* begin Material provided *

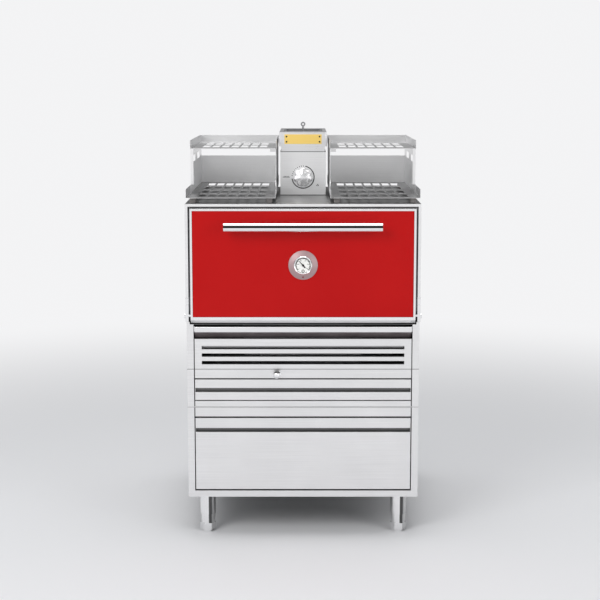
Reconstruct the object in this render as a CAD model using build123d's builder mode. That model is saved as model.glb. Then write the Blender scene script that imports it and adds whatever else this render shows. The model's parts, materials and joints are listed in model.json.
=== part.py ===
from build123d import *
from math import cos, pi, sin
import os

# Commercial charcoal oven on legs: a cabinet with two drawers, a front-loading oven with a drop-down
# door, a flue with a damper, and two perforated holding racks on top. Millimetres, +Z up, X to the right,
# +Y to the back. The origin is on the floor, below the middle of the whole oven. Depths are counted
# backwards from the front plane, which is the face of the cabinet's front frame.

# Sheet and clearances
sheet = 2.0
thin_sheet = 1.5
fit_gap = 0.3
slide_gap = 0.5
running_gap = 0.08
seam = 0.5

# Overall body
cabinet_width = 900.0
oven_overhang = 2.5
casing_depth = 925.0

# Legs and levelling feet
leg_height = 153.0
leg_inset_x = 72.0
leg_inset_y = 60.0
sleeve_diameter = 61.0
sleeve_length = 82.0
sleeve_cap = 3.0
stem_diameter = 55.0
stem_engagement = 56.0
foot_pad_height = 35.0
foot_pad_corners = 62.0
foot_pad_bevel = 9.0

# Front frame of the cabinet and the reveal round the panels set in it
frame_strip = 26.5
frame_return = 20.0
side_reveal = 3.75
panel_return = 20.0
panel_ear = 14.0
panel_ear_depth = 12.0

# Base module, from the bottom up
base_rail_height = 25.0
drawer_reveal = 6.0
storage_front_height = 286.0
base_top_rail_height = 38.0

# Upper module, from the bottom up
upper_rail_height = 24.0
ash_reveal = 3.6
ash_front_height = 81.4
draught_reveal = 5.0
draught_panel_height = 36.0
panel_seam = 0.6
louvre_panel_height = 118.4
ledge_height = 47.0
sill_space = 19.0

# Drawer fronts
drawer_front_depth = 23.5
grip_height = 16.0
storage_lip_height = 40.0
ash_lip_height = 33.7

# Storage drawer and its runners
storage_side_clearance = 23.5
storage_box_depth = 740.0
storage_box_height = 200.0
storage_box_rise = 10.0
runner_bar_width = 10.0
runner_bar_height = 24.0
runner_wall = 2.5
runner_lip_gap = 2.0
runner_bracket_length = 40.0

# Ash pan and the ledges that it hangs on
ash_side_clearance = 23.5
ash_pan_depth = 620.0
ash_pan_height = 72.0
ash_rim = 12.0
ash_rim_drop = 3.0
ash_ledge_overlap = 8.0
ash_ledge_leg = 18.0

# Draught control
draught_x = -101.0
draught_rod_diameter = 10.0
draught_ball_diameter = 31.0
draught_ball_gap = 6.5
draught_ball_socket = 10.0
draught_ball_bands = 10
draught_bush_diameter = 20.0
draught_bush_length = 15.0
shutter_width = 140.0
shutter_height = 62.0
shutter_drop = 8.0
shutter_thickness = 2.5
port_margin = 10.0

# Louvre panel
louvre_end_margin = 27.25
louvre_height = 13.4
louvre_pitch = 29.7
louvre_count = 3
louvre_top_margin = 27.3
louvre_blade_depth = 11.0
baffle_depth = 15.0
baffle_drop = 50.0

# Ledge below the door and the sill behind it
ledge_nose_height = 20.0
ledge_undercut = 24.0
ledge_depth = 40.0
ledge_nose_radius = 5.0
sill_front_depth = 8.0
sill_back_depth = 60.0
sill_height = 9.0

# Oven casing and door opening
side_strip = 11.0
top_strip = 9.5
door_gap = 7.5
door_drop = 5.0
door_height = 444.0
mouth_depth = 56.0
mouth_plate = 6.0
mouth_jamb = 26.0
mouth_rise = 76.0
mouth_head = 48.0

# Firebox inside the casing
firebox_wall = 6.0
firebox_side_wool = 76.5
firebox_roof_rise = 22.0
firebox_depth = 698.0
firebox_floor_rise = 45.5
insulation_gap = 0.5
insulation_back_margin = 8.0

# Charcoal grate, ash opening and chute
ash_opening_width = 500.0
ash_opening_length = 510.0
ash_opening_depth = 125.0
grate_overlap = 12.0
grate_thickness = 12.0
grate_slot_width = 18.0
grate_slot_length = 220.0
grate_columns = 12
grate_rows = 2
chute_wall = 2.0
chute_inset = 5.0
chute_taper = 20.0
chute_lift = 6.0

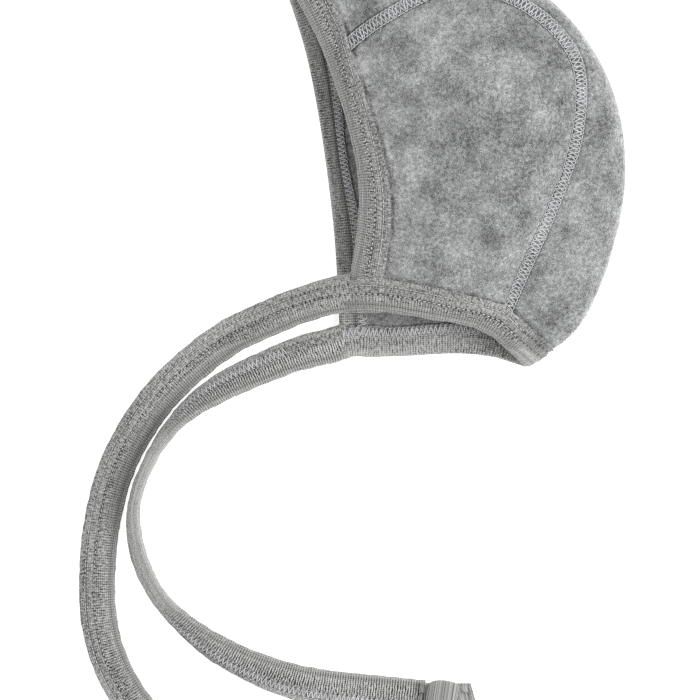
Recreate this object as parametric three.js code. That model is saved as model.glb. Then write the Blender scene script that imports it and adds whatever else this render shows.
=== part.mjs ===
// A baby's bonnet of grey wool fleece that lies on its side, with its face opening towards -X.
// Two side panels and a centre panel are bound along the face and the neck with folded rib-knit tape.
// The neck tape runs on past both front corners as two flat ties, each ending in a knot.
// Millimetres, +Z up. The floor is z = 0, and the origin is under the middle of the hat.
import * as THREE from "three";

// The hat as it lies, from forehead to back, from nape to crown, and up to the top of the side panel
const hatDepth = 153;
const hatHeight = 187;
const hatRise = 47;

// Cloth and tape
const fleeceWall = 2.2;
const tapeWall = 0.9;
const tapeWidth = 14;
const tapeClearance = 0.65;
const seamClearance = 0.3;
const endClearance = 0.3;
const cornerClearance = 2;

// Ties and knots
const tieWidth = 16;
const tieThickness = 2.8;
const tieRounding = 0.5;
const tieEdge = 0.09;
const knotLength = 25;
const knotWidth = 18;
const knotThickness = 10;

// How the cloth rounds over at the fold, and how soon it comes down to the floor beside the far tape
const shoulderReach = 0.25;
const shoulderRise = 0.7;
const liftFade = 8;

// How the face tape's end turns to run along the neck tape, in steps across a rib from the corner
const cornerEase = { from: 0.3, to: 1.1 };

// How finely the solids are cut
const ribSteps = 32;
const sideSteps = 12;
const centreSteps = 16;
const faceTapeSteps = 44;
const neckTapeSteps = { side: 18, nape: 20 };
const tieSteps = 48;
const legSteps = 3;
const walkStep = 1;
const outlineSteps = 40;

// The upper layer, a row for each rib from the face edge to the nape. Each point is given as shares of
// the hat's depth, height and rise: on the fold, on the seam, in the side panel and on the neck edge.
const upperRibs = [
  {
    fold: [0.006, 0.96, 0.25],
    seam: [0.149, 0.722, 0.6],
    middle: [0.241, 0.429, 0.72],
    edge: [0.203, 0.139, 0.34],
  },
  {
    fold: [0.216, 1.0, 0.36],
    seam: [0.313, 0.825, 0.73],
    middle: [0.339, 0.488, 0.86],
    edge: [0.229, 0.139, 0.39],
  },
  {
    fold: [0.488, 0.984, 0.42],
    seam: [0.509, 0.895, 0.72],
    middle: [0.445, 0.524, 0.95],
    edge: [0.267, 0.1405, 0.44],
  },
  {
    fold: [0.767, 0.867, 0.44],
    seam: [0.71, 0.849, 0.75],
    middle: [0.555, 0.512, 1.0],
    edge: [0.313, 0.137, 0.47],
  },
  {
    fold: [0.902, 0.74, 0.46],
    seam: [0.853, 0.724, 0.79],
    middle: [0.641, 0.446, 1.0],
    edge: [0.365, 0.131, 0.49],
  },
  {
    fold: [0.978, 0.584, 0.46],
    seam: [0.858, 0.554, 0.8],
    middle: [0.664, 0.351, 0.92],
    edge: [0.422, 0.124, 0.49],
  },
  {
    fold: [0.982, 0.373, 0.42],
    seam: [0.79, 0.387, 0.75],
    middle: [0.655, 0.262, 0.78],
    edge: [0.486, 0.116, 0.47],
  },
  {
    fold: [0.862, 0.102, 0.34],
    seam: [0.704, 0.229, 0.6],
    middle: [0.638, 0.172, 0.56],
    edge: [0.555, 0.104, 0.43],
  },
  {
    fold: [0.716, 0.008, 0.2],
    seam: [0.621, 0.08, 0.38],
    middle: [0.621, 0.08, 0.38],
    edge: [0.621, 0.08, 0.38],
  },
];

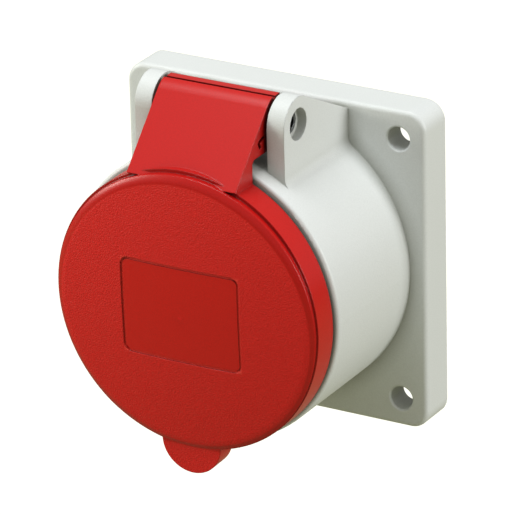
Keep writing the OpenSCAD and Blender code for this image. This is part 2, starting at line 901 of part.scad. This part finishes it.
housing();
panel_gasket();
contact_insert();
terminal_block();
insert_screws();
block_screw();
contact(0);  // contact_pe
contact(1);  // contact_l1
contact(2);  // contact_l2
contact(3);  // contact_l3
contact(4);  // contact_n
clamp_ring(0);  // ring_pe
clamp_ring(1);  // ring_l1
clamp_ring(2);  // ring_l2
clamp_ring(3);  // ring_l3
clamp_ring(4);  // ring_n
terminal_screws();
hinge_pin();
lid_spring();
lid();
lid_gasket();
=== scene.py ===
"""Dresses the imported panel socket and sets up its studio.

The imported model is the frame: every piece here rides on one of its bodies and
keeps inside its box. All lengths are in metres, in the row frame: +Z up, the
lid faces -Y, and the origin is at the centre of the flange's back face.
"""

import logging
import math
from dataclasses import dataclass, field
from enum import Enum

import bpy
from mathutils import Matrix, Vector

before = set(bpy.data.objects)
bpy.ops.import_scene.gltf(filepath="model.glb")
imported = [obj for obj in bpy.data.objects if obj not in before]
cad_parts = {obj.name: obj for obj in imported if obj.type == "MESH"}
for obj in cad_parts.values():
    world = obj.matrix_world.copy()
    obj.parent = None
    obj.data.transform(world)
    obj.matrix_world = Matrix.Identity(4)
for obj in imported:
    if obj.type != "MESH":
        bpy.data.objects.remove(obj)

LOG = logging.getLogger("panel_socket")
MM = 0.001
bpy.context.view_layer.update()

Colour = tuple[float, float, float]
Point = tuple[float, float, float]


class Body(Enum):
    """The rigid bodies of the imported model."""

    SOCKET = "socket"
    LID = "lid"


def linear(colour: Colour) -> tuple[float, float, float, float]:
    """Turns a display colour into a linear one.

    Args:
        colour: Red, green and blue from 0 to 1, as shown on a display.

    Returns:
        The same colour in linear light, with an alpha of 1.
    """
    parts = [c / 12.92 if c <= 0.04045 else ((c + 0.055) / 1.055) ** 2.4 for c in colour]
    return (parts[0], parts[1], parts[2], 1.0)


# ---- shared shader groups ----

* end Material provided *

__Exercise requirements__. Look for the word "bodies" and return every line where it occurs.

__Result of the task__.
The imported model is the frame: every piece here rides on one of its bodies and
    """The rigid bodies of the imported model."""